Но в наших отношениях с ЕС мы, в принципе, исходим из того, что даже действующее сейчас соглашение о визовых упрощениях между РФ и ЕС облегчило контакты между людьми, упростив поездки не столько туристов, сколько студентов, художественных коллективов, бизнесменов, журналистов. Отмена же виз, видимо, остается задачей на перспективу.
— Ну и нельзя не спросить про "фактор Трампа". За последний год в ЕС и США прошла целая серия выборов и референдумов, результаты которых неприятно удивили западный истеблишмент.

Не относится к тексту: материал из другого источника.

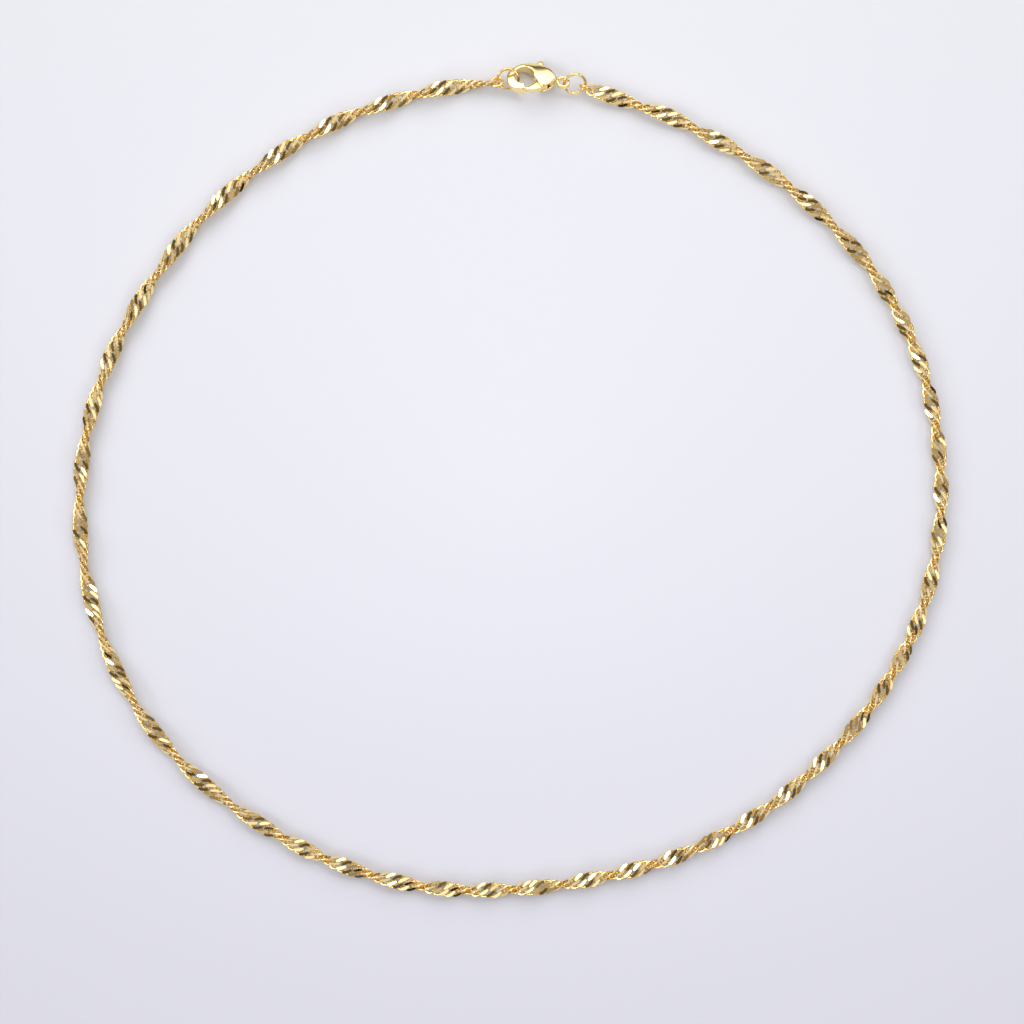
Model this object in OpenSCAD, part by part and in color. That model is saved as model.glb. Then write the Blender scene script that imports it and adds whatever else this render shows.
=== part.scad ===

Видите ли вы в этом закономерность и в чем она заключается?
— Дело в том, что продолжает расширяться пропасть между, с одной стороны, симбиозом бюрократических структур и политических сил, которые являются сторонниками ультралиберализма и, с другой стороны, народа, простых людей, которые, по идее, и являются источником любой власти.
Характерная деталь. Недавно в европейской политической среде появилось исследование о вреде референдумов. Дескать, люди могут "не так" проголосовать, и что потом с результатами делать? При этом обращаются к истории, вспоминают Германию 30-х годов. В современных условиях рубежным считается 2005 год, когда на референдумах был отвергнут проект Евроконституции, причем это произошло во Франции и Нидерландах — двух странах, стоявших у основ евроинтеграции.
А в этом году мы видим голландский референдум по Украине, британский референдум о членстве в ЕС, теперь итальянский референдум по поправкам к Конституции. Кстати, по сути, ситуация с итальянским референдумом — это копия того, что произошло в Великобритании. И Маттео Ренци повел себя так же, как Дэвид Кэмерон. Несмотря на то, что у него уже был пример перед глазами. На очереди — выборы в Нидерландах, Франции и Германии. А в 2018 году — парламентские выборы в Австрии.
— На следующий год мы готовим какие-либо крупные мероприятия — или визиты — с ЕС?
— Саммит мы пока не планируем. В планах остается визит Федерики Могерини — как наше предложение и подтвержденное ею намерение. Будут контакты, в том числе на высшем уровне. Думаю, что первое время они будут на многосторонних площадках. (ООН, "Большая двадцатка" и т.д. — Прим. ТАСС.) А дальше посмотрим. Впереди много выборов. Приходят новые люди.